Shares of Diebold Nixdorf (NYSE:DBD), a manufacturer of automated self-service transaction systems and the software they run on, skyrocketed by as much as 25% today as investors digested news from the company's first quarter.
As of 3:39 p.m. EDT, shares were up 13.8%.
The company's non-GAAP (adjusted) loss per share of $0.34 was greater than analysts' consensus estimate loss of $0.28. But investors weren't deterred by the earnings miss, perhaps because the first-quarter 2020 loss was an improvement from the company's non-GAAP loss of $0.63 in the year-ago quarter.
Diebold Nixdorf's sales of $910.7 million were down 11.4% from its first-quarter 2019 sales, which was in line with management's expectations, due to "headwinds of approximately $69 million from currency effects, divestitures and the COVID-19 impact."
While it was surprising that Diebold's stock was moving so far into positive territory following the quarterly results, investors may have been optimistic that the company's net loss of $93.4 million was an improvement of 29% from the first quarter of 2019. Additionally, Diebold Nixdorf's CEO, Gerrard Schmid, remained positive about the company's first-quarter and full-year outlook.

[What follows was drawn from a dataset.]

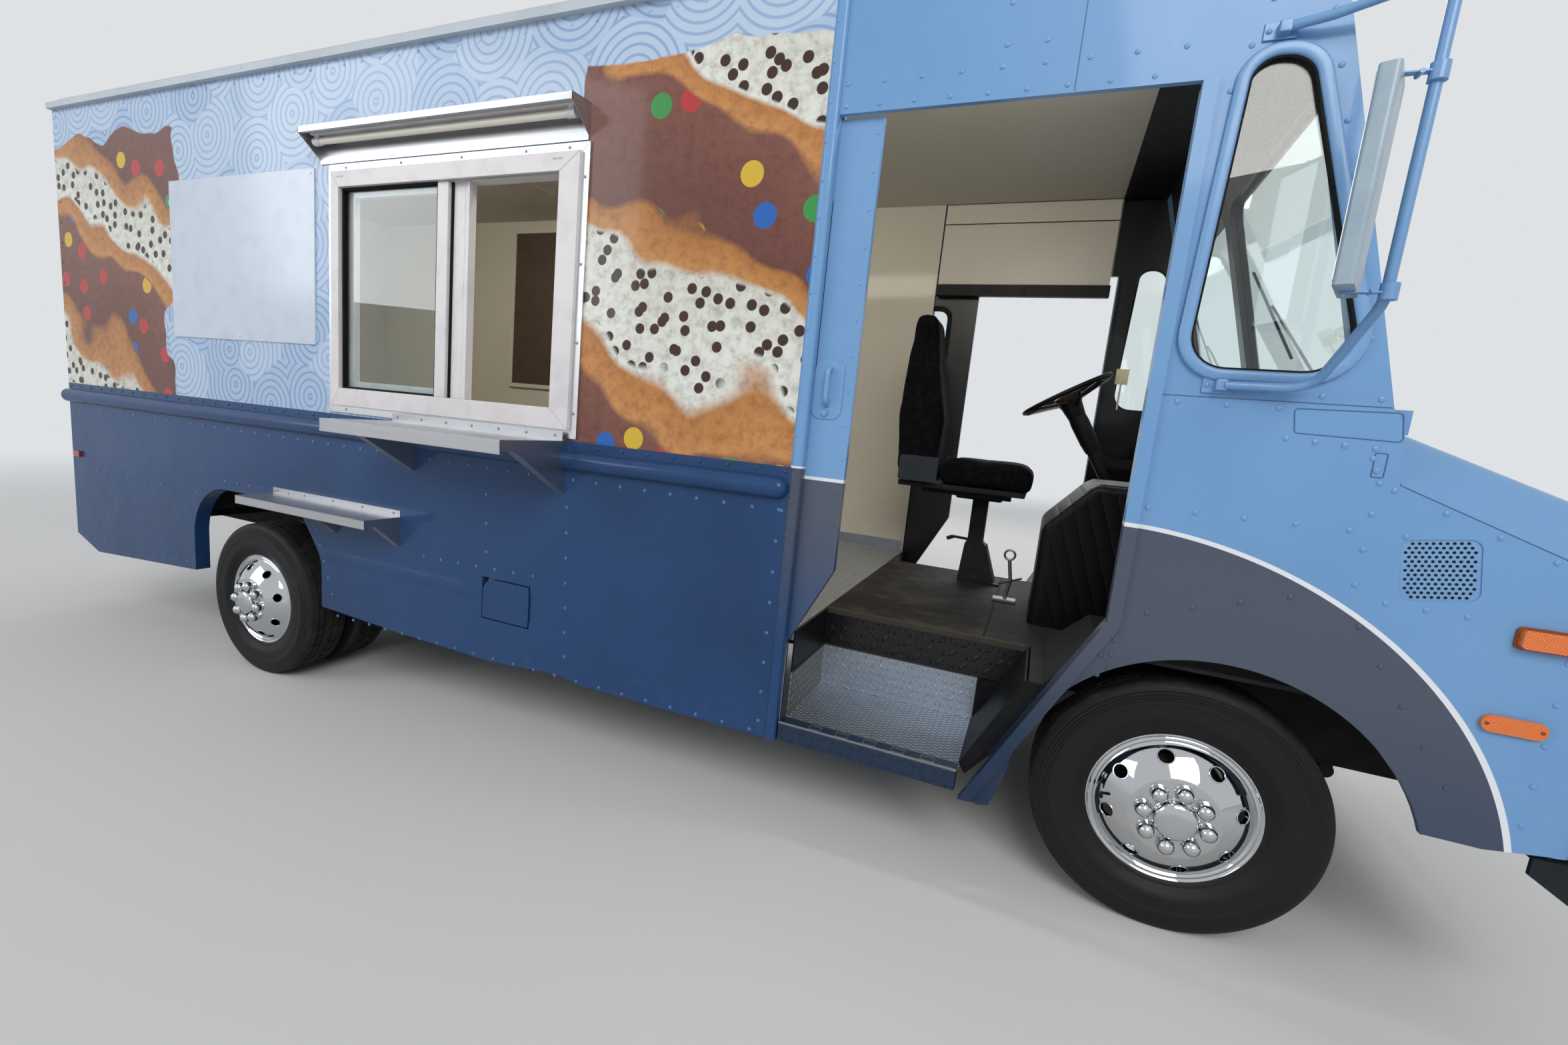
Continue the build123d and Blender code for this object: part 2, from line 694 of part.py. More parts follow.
def nose_block(inset):
    """The nose as a closed block, or its inside when inset."""
    with BuildPart() as block:
        back = nose_section(Plane.YZ.offset(hood_back[0] - inset), seam_at_cowl, hood_back[1], inset)
        front = nose_section(Plane.YZ.offset(nose_x - inset), seam_at_nose, hood_front[1], inset)
        loft([back, front])
        edges = block.edges().filter_by(
            lambda e: abs(e.center().X - (nose_x - inset)) < 1.0 and e.center().Z > 540
        )
        fillet(edges, nose_corner - inset)
    return block.part


nose_outer = nose_block(0)
nose_inner = nose_block(nose_wall)
hood_x = (cowl_x + 60, nose_x - 110)
hood_half = 560.0
hood_slope = (hood_front[1] - hood_back[1]) / (hood_front[0] - hood_back[0])
hood_hinge_z = hood_back[1] + hood_slope * (hood_x[0] - hood_back[0]) + 14
grille_half = 400.0
grille_z = (770.0, 1080.0)
lamp_y = half_width - 380
lamp_z = 925.0
lamp_radius = 92.0
with BuildPart() as nose_panel:
    add(nose_outer)
    add(nose_inner, mode=Mode.SUBTRACT)
    slab((0, 1200), (-1200, 1200), (400, 560), Mode.SUBTRACT)
    # The fender skins of the cab sides take the place of the side walls
    for side in (1, -1):
        across = sorted((side * (half_width - skin - 1), side * (half_width + 1)))
        side_form(
            (
                (0, 500), (nose_x - nose_corner, 500), (nose_x - nose_corner, fender_seam[1][1]),
                (0, fender_seam[1][1] - seam_slope * (nose_x - nose_corner)),
            ),
            across, Mode.SUBTRACT,
        )
    slab(hood_x, (-hood_half, hood_half), (1250, 1600), Mode.SUBTRACT)
    slab((700, 900), (-grille_half, grille_half), grille_z, Mode.SUBTRACT)
    with BuildSketch(Plane.YZ.offset(700)) as lamp_holes:
        with Locations((-lamp_y, lamp_z), (lamp_y, lamp_z)):
            Circle(lamp_radius)
    extrude(lamp_holes.sketch, amount=200, mode=Mode.SUBTRACT)
save(nose_panel, "nose_panel")

with BuildPart() as hood:
    add(nose_outer)
    add(nose_inner, mode=Mode.SUBTRACT)
    with Locations(((hood_x[0] + hood_x[1]) / 2, 0, 1425)):
        Box(
            hood_x[1] - hood_x[0] - 2 * clear, 2 * (hood_half - clear), 350,
            mode=Mode.INTERSECT,
        )
    # Hinge barrels over the seam at the back, each on a strap
    for hinge_place in (-hood_half + 150, hood_half - 150):
        barrel_y = (hinge_place - 60, hinge_place + 60)
        side_round(hood_x[0], hood_hinge_z, 8, barrel_y)
        side_form(
            (
                (hood_x[0], hood_hinge_z - 7), (hood_x[0], hood_hinge_z),
                (hood_x[0] + 54, hood_hinge_z - 24), (hood_x[0] + 54, hood_hinge_z - 38),
                (hood_x[0] + 14, hood_hinge_z - 24), (hood_x[0] + 14, hood_hinge_z - 10),
            ),
            barrel_y,
        )
save(hood, "hood")

# Grille of level bars in a frame
grille_bars = 7
with BuildPart() as grille:
    bar_x = (nose_x - 40, nose_x - 22)
    slab(bar_x, (-grille_half + 1, grille_half - 1), (grille_z[0] + 1, grille_z[1] - 1))
    slab(
        (bar_x[0] - 1, bar_x[1] + 1), (-grille_half + 26, grille_half - 26),
        (grille_z[0] + 26, grille_z[1] - 26), Mode.SUBTRACT,
    )
    pitch = (grille_z[1] - grille_z[0] - 52) / (grille_bars + 1)
    for bar in range(grille_bars):
        bar_z = grille_z[0] + 26 + pitch * (bar + 1)
        slab(bar_x, (-grille_half + 20, grille_half - 20), (bar_z - 8, bar_z + 8))
save(grille, "grille")

# Headlamps: sealed round lamps
with BuildPart() as headlamps:
    for side in (1, -1):
        with BuildSketch(Plane.XY) as lamp_profile:
            with BuildLine():
                Polyline(
                    (nose_x - 90, 0), (nose_x - 60, 60), (nose_x - 20, lamp_radius - 4),
                    (nose_x + 4, lamp_radius - 4),
                )
                Line((nose_x + 4, lamp_radius - 4), (nose_x + 4, lamp_radius - 16))
                Polyline(
                    (nose_x + 4, lamp_radius - 16), (nose_x + 13, lamp_radius / 2 - 8),
                    (nose_x + 16, 0), (nose_x - 90, 0),
                )
            make_face()
        turned = revolve(lamp_profile.sketch, axis=Axis.X, mode=Mode.PRIVATE)
        add(turned.moved(Location((0, side * lamp_y, lamp_z))))
save(headlamps, "headlamps")

# Amber side lamps near the front corners: a square-ended one and an oval one below it
with BuildPart() as amber_lamps:
    for side in (1, -1):
        lamp_table = (
            ((565, 1041), (691, 1085), 24.0, 12.0),
            ((539, 832), (656, 873), 12.0, 20.0),
        )
        for low, high, proud, corner in lamp_table:
            across = sorted((side * half_width, side * (half_width + proud)))
            side_form(
                (low, (high[0], low[1]), high, (low[0], high[1])), across, Mode.ADD,
                (corner, corner, corner, corner),
            )
save(amber_lamps, "amber_lamps")

# Red lamps at the tail, on the sides and the rear frame
with BuildPart() as tail_lamps:
    for side in (1, -1):
        slab(
            (tail_x + 35, tail_x + 100), sorted((side * half_width, side * (half_width + 14))),
            (826, 860),
        )
        slab(
            (tail_x - 22, tail_x), sorted((side * (half_width - 270), side * (half_width - 120))),
            (1120, 1270),
        )
save(tail_lamps, "tail_lamps")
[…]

"For the quarter, we were pleased with our financial performance as we delivered stronger-than-expected orders, revenue in line with our expectations, and continued year-over-year improvements in profitability and cash flow," he said.
Like most companies right now, Diebold's management didn't provide any financial guidance for the second quarter. But Schmid did say in the company's press release that the company is "leveraging the operational rigor developed over the past two years to implement incremental cost-savings actions that enable the company to target break-even free cash flow for the full year -- even under difficult scenarios."
He added that the company has taken steps to strengthen its liquidity during the current crisis and is confident that Diebold Nixdorf is "well positioned to persevere in this environment and emerge as a stronger company."